Se l’ammiccante richiamo al Grande Inetto che c’è in tutti noi (il suggerimento che essere inadeguati è tutto sommato bello in un mondo user-friendly) ripete il be yourself, la paradossale e rassicurante ingiunzione che la Weltdemokratie formula da decenni nelle istituzioni, nell’industria culturale e nel marketing, la fine dell’homo oeconomicus nelle riflessioni di un Nobel per l’economia – la fine dell’antropologia dell’agente economico razionale come soggetto della libertà e insieme punto di innesto della soggezione – ha indicato nel 2017 una trasformazione in atto. Al fondo dell’umano non c’è più quel buio inquietante da cui cercare scampo, dopo una presa di coscienza individuale, in un difficile e responsabile processo di riscatto; non c’è più nemmeno il soggetto moderno – sovrano e razionale – che persegue perspicuamente il proprio utile grazie a un corretto computo delle proprie informazioni e risorse: l’agente economico (l’uomo) è un soggetto ontologicamente non sovrano, schiavo della propria inadeguatezza e incapace di perfezionamento che il potere – prendendo atto della sua essenza – mette sotto tutela.
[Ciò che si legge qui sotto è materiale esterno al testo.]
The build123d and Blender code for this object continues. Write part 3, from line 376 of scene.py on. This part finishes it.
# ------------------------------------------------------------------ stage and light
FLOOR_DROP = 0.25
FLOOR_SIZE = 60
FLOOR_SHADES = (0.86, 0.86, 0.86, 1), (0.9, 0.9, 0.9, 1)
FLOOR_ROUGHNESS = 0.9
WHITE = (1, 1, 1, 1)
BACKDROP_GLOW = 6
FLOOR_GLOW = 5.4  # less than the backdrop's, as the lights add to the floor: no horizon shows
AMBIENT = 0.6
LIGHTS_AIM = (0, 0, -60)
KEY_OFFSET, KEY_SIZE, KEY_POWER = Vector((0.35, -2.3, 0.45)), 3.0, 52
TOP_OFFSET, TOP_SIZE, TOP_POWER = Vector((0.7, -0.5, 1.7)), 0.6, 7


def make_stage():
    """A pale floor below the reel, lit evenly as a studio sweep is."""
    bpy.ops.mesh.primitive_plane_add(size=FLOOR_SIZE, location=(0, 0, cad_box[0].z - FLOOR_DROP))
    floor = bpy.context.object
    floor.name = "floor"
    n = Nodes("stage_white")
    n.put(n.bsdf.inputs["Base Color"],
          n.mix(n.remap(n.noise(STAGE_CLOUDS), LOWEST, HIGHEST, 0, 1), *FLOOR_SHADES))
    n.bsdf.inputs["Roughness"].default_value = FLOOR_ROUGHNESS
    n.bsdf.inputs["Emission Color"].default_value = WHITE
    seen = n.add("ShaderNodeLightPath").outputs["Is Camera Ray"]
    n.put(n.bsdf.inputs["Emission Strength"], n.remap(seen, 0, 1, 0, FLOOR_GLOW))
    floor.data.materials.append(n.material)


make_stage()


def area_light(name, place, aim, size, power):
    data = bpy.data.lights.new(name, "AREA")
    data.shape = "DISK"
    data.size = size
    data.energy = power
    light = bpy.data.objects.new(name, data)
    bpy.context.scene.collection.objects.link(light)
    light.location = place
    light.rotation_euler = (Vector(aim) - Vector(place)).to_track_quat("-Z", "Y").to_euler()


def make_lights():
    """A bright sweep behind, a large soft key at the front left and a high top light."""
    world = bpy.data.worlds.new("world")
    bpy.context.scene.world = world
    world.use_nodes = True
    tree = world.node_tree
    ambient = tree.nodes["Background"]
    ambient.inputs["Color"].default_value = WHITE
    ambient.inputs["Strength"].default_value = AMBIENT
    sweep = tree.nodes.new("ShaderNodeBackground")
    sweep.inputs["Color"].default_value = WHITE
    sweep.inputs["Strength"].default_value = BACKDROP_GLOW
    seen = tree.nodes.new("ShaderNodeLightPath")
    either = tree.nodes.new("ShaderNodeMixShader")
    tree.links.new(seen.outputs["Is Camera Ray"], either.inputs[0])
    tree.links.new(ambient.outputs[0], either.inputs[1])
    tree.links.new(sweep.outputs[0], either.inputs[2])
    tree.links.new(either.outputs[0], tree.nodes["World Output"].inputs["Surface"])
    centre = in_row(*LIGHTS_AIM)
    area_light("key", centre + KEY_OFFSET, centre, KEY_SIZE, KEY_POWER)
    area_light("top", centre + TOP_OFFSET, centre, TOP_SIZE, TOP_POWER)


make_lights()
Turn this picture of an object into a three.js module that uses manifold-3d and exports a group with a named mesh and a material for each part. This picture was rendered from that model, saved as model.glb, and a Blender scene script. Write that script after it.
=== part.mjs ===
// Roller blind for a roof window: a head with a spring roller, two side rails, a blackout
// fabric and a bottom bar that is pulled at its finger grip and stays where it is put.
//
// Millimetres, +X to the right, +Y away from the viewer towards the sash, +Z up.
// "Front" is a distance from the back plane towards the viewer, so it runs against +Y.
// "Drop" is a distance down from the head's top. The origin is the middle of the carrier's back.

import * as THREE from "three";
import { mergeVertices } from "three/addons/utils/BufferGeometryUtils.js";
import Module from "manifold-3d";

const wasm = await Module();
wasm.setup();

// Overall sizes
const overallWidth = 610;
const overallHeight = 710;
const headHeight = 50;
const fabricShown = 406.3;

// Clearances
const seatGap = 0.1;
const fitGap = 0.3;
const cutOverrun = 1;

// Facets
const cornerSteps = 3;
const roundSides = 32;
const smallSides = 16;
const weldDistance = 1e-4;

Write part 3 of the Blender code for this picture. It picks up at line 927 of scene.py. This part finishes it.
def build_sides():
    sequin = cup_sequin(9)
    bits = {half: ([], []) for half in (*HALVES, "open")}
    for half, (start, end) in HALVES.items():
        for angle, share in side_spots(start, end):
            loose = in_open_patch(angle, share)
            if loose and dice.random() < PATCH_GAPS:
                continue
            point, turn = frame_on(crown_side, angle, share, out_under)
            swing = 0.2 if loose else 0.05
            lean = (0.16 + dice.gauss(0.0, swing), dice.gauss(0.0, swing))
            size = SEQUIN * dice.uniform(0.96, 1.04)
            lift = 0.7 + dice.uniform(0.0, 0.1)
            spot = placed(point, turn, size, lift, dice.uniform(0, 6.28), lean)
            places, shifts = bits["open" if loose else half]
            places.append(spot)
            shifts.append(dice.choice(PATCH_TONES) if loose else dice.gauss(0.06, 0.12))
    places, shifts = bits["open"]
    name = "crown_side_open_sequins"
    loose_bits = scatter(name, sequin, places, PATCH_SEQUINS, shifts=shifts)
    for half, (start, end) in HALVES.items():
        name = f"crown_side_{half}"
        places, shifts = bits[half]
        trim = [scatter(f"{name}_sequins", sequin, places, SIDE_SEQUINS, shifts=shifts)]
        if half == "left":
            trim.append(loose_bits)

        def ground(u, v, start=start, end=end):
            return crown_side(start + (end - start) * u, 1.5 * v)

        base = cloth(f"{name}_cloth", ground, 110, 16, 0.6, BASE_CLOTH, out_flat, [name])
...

La sincerità, il desiderio, la passione, la spontaneità come qualità essenziali del soggetto (come se un essere umano non fosse anche insincero, apatico e ipocrita) vengono a implicare, in un regime di democrazia totalitaria, un’auspicabile autoritarismo soft e una ridefinizione della libertà.

Gli esseri umani commettono errori. Un sistema ben progettato si aspetta che i suoi utenti sbaglino ed è il più indulgente possibile.